Given exercise:
Reproduce the entire listing word for word.

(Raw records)
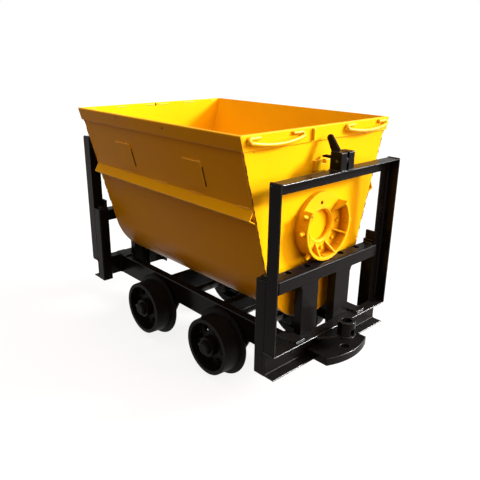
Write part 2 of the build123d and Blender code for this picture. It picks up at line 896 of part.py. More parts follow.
# Side panels: flat sheets from the round bottom to the rim.
side_base_z = trough_point(-side_lean, trough_radius)[1]
side_length = (bucket_top - side_base_z) / math.cos(lean)
with BuildPart() as side_panels:
    with BuildSketch(side_plane(-panel_length / 2, side_base_z)):
        with Locations((side_length / 2, -bucket_wall / 2)):
            Rectangle(side_length, bucket_wall)
    extrude(amount=panel_length)
    with BuildSketch(Plane.XY.offset(bucket_top)):
        Rectangle(4 * end_wall_face, 4 * end_wall_face)
    extrude(amount=4 * bucket_wall, mode=Mode.SUBTRACT)
    mirror(about=Plane.XZ)
side_panels.part.label = "side_panels"
export_step(side_panels.part, "parts/side_panels.step")

# End walls: flat plates to the trough's whole outline.
with BuildPart() as end_walls:
    with BuildSketch(Plane.YZ.offset(end_wall_face - end_wall)):
        with BuildLine():
            low_corner = trough_point(-side_lean, trough_radius)
            Polyline(
                (-low_corner[0], low_corner[1]),
                (trough_half_width, bucket_top),
                (-trough_half_width, bucket_top),
                low_corner,
            )
            ThreePointArc(
                low_corner,
                (0, trough_center_z - trough_radius),
                (-low_corner[0], low_corner[1]),
            )
        make_face()
    extrude(amount=end_wall)
    mirror(about=Plane.YZ)
end_walls.part.label = "end_walls"
export_step(end_walls.part, "parts/end_walls.step")

# Rim bands: flat bar round the top edge, leaning with the sides and upright on the ends.
band_slope = rim_band_height / math.cos(lean)
band_half_length = end_wall_face + rim_band
with BuildPart() as rim_sides:
    with BuildSketch(side_plane(-band_half_length, band_bottom)):
        with Locations((band_slope / 2, rim_band / 2)):
            Rectangle(band_slope + 2 * rim_band, rim_band)
    extrude(amount=2 * band_half_length)
    with BuildSketch(Plane.XY.offset(bucket_top)):
        Rectangle(4 * end_wall_face, 4 * end_wall_face)
    extrude(amount=4 * rim_band, mode=Mode.SUBTRACT)
    with BuildSketch(Plane.XY.offset(band_bottom)):
        Rectangle(4 * end_wall_face, 4 * end_wall_face)
    extrude(amount=-4 * rim_band, mode=Mode.SUBTRACT)
    top_outer = rim_sides.edges().filter_by(Axis.X).group_by(Axis.Z)[-1].sort_by(Axis.Y)[0]
    fillet(top_outer, rim_band_round)
    mirror(about=Plane.XZ)
rim_sides.part.label = "rim_sides"
export_step(rim_sides.part, "parts/rim_sides.step")

with BuildPart() as rim_ends:
    low_y = -side_y(band_bottom)
    with BuildSketch(Plane.YZ.offset(end_wall_face)):
        with BuildLine():
            Polyline(
                (-low_y, band_bottom),
                (low_y, band_bottom),
                (trough_half_width, bucket_top),
                (-trough_half_width, bucket_top),
                close=True,
            )
        make_face()
    extrude(amount=rim_band)
    top_outer = rim_ends.edges().filter_by(Axis.Y).group_by(Axis.Z)[-1].sort_by(Axis.X)[-1]
    fillet(top_outer, rim_band_round)
    mirror(about=Plane.YZ)
rim_ends.part.label = "rim_ends"
export_step(rim_ends.part, "parts/rim_ends.step")

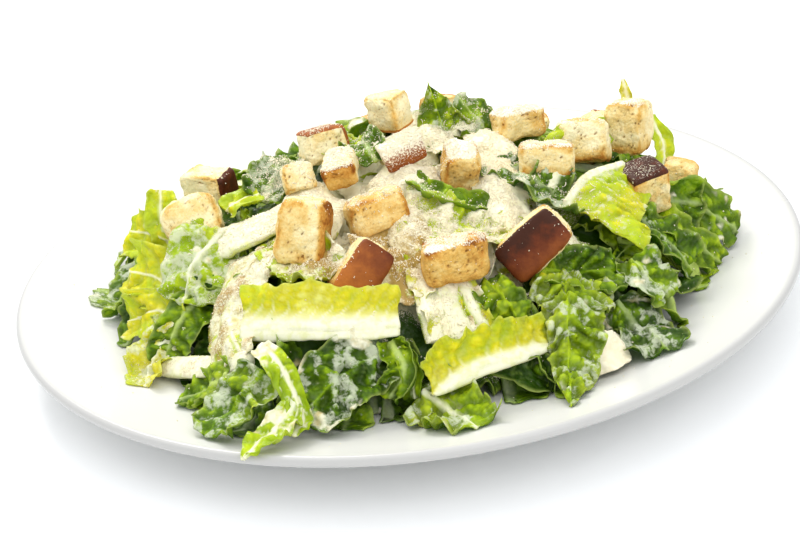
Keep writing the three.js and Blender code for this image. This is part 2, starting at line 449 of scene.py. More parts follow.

The completed task:
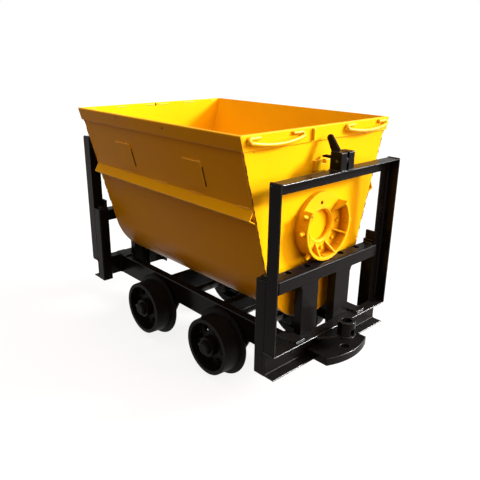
Write part 2 of the build123d and Blender code for this picture. It picks up at line 896 of part.py. More parts follow.
# Side panels: flat sheets from the round bottom to the rim.
side_base_z = trough_point(-side_lean, trough_radius)[1]
side_length = (bucket_top - side_base_z) / math.cos(lean)
with BuildPart() as side_panels:
    with BuildSketch(side_plane(-panel_length / 2, side_base_z)):
        with Locations((side_length / 2, -bucket_wall / 2)):
            Rectangle(side_length, bucket_wall)
    extrude(amount=panel_length)
    with BuildSketch(Plane.XY.offset(bucket_top)):
        Rectangle(4 * end_wall_face, 4 * end_wall_face)
    extrude(amount=4 * bucket_wall, mode=Mode.SUBTRACT)
    mirror(about=Plane.XZ)
side_panels.part.label = "side_panels"
export_step(side_panels.part, "parts/side_panels.step")

# End walls: flat plates to the trough's whole outline.
with BuildPart() as end_walls:
    with BuildSketch(Plane.YZ.offset(end_wall_face - end_wall)):
        with BuildLine():
            low_corner = trough_point(-side_lean, trough_radius)
            Polyline(
                (-low_corner[0], low_corner[1]),
                (trough_half_width, bucket_top),
                (-trough_half_width, bucket_top),
                low_corner,
            )
            ThreePointArc(
                low_corner,
                (0, trough_center_z - trough_radius),
                (-low_corner[0], low_corner[1]),
            )
        make_face()
    extrude(amount=end_wall)
    mirror(about=Plane.YZ)
end_walls.part.label = "end_walls"
export_step(end_walls.part, "parts/end_walls.step")

# Rim bands: flat bar round the top edge, leaning with the sides and upright on the ends.
band_slope = rim_band_height / math.cos(lean)
band_half_length = end_wall_face + rim_band
with BuildPart() as rim_sides:
    with BuildSketch(side_plane(-band_half_length, band_bottom)):
        with Locations((band_slope / 2, rim_band / 2)):
            Rectangle(band_slope + 2 * rim_band, rim_band)
    extrude(amount=2 * band_half_length)
    with BuildSketch(Plane.XY.offset(bucket_top)):
        Rectangle(4 * end_wall_face, 4 * end_wall_face)
    extrude(amount=4 * rim_band, mode=Mode.SUBTRACT)
    with BuildSketch(Plane.XY.offset(band_bottom)):
        Rectangle(4 * end_wall_face, 4 * end_wall_face)
    extrude(amount=-4 * rim_band, mode=Mode.SUBTRACT)
    top_outer = rim_sides.edges().filter_by(Axis.X).group_by(Axis.Z)[-1].sort_by(Axis.Y)[0]
    fillet(top_outer, rim_band_round)
    mirror(about=Plane.XZ)
rim_sides.part.label = "rim_sides"
export_step(rim_sides.part, "parts/rim_sides.step")

with BuildPart() as rim_ends:
    low_y = -side_y(band_bottom)
    with BuildSketch(Plane.YZ.offset(end_wall_face)):
        with BuildLine():
            Polyline(
                (-low_y, band_bottom),
                (low_y, band_bottom),
                (trough_half_width, bucket_top),
                (-trough_half_width, bucket_top),
                close=True,
            )
        make_face()
    extrude(amount=rim_band)
    top_outer = rim_ends.edges().filter_by(Axis.Y).group_by(Axis.Z)[-1].sort_by(Axis.X)[-1]
    fillet(top_outer, rim_band_round)
    mirror(about=Plane.YZ)
rim_ends.part.label = "rim_ends"
export_step(rim_ends.part, "parts/rim_ends.step")

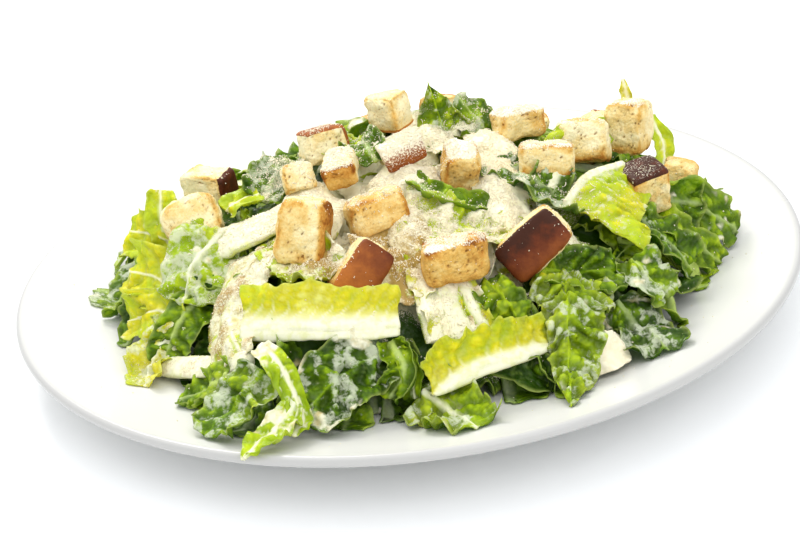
Keep writing the three.js and Blender code for this image. This is part 2, starting at line 449 of scene.py. More parts follow.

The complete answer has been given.